We’re going to need this in this hour that’s coming. We’re going to need to move in power but not in haughtiness. We’re going to need to move in an assurance of who we are and Whom we represent as ambassadors. Then, we’re going to have to boldly stand up and renounce the world to its face. Our trust in the sovereignty of God will manifest the fruit of God from before the foundations of the world. Some of us could be martyred, some of us delivered supernaturally. Some of us wandering about in the wilderness wearing animal skins and sleeping in caves and some sawed asunder—a people of whom the world is not worthy to look on, but are able to say, “Not my will; Thy will be done.” Humility will be a heart that doesn’t demand its own standard of living. Humility will be those that can separate from natural clans and say, “Behold, my mother and my brethren.” “In these last days your greatest enemies are going to be those of your own household,” the Scripture says (Matthew 10:36).
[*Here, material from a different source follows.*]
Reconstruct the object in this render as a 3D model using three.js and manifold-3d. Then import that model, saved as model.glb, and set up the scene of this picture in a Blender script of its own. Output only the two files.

They will turn you over to the authorities. Humility will accept it as the will of God. Humility will allow us to pray for our enemies. I die daily. So, I think in the hour that we’re living in it’s so important that we can come to that type of an understanding. “Don’t say you’re a child. Go in that to where I’ve sent you and speak that that I put in your mouth. What I command, you shall speak. Be not afraid of their faces: for I am with you to deliver you, saith the Lord” (Jeremiah 1:7-8). So, it’s necessary that we come into that place, I believe, in these last days. Can we trust God?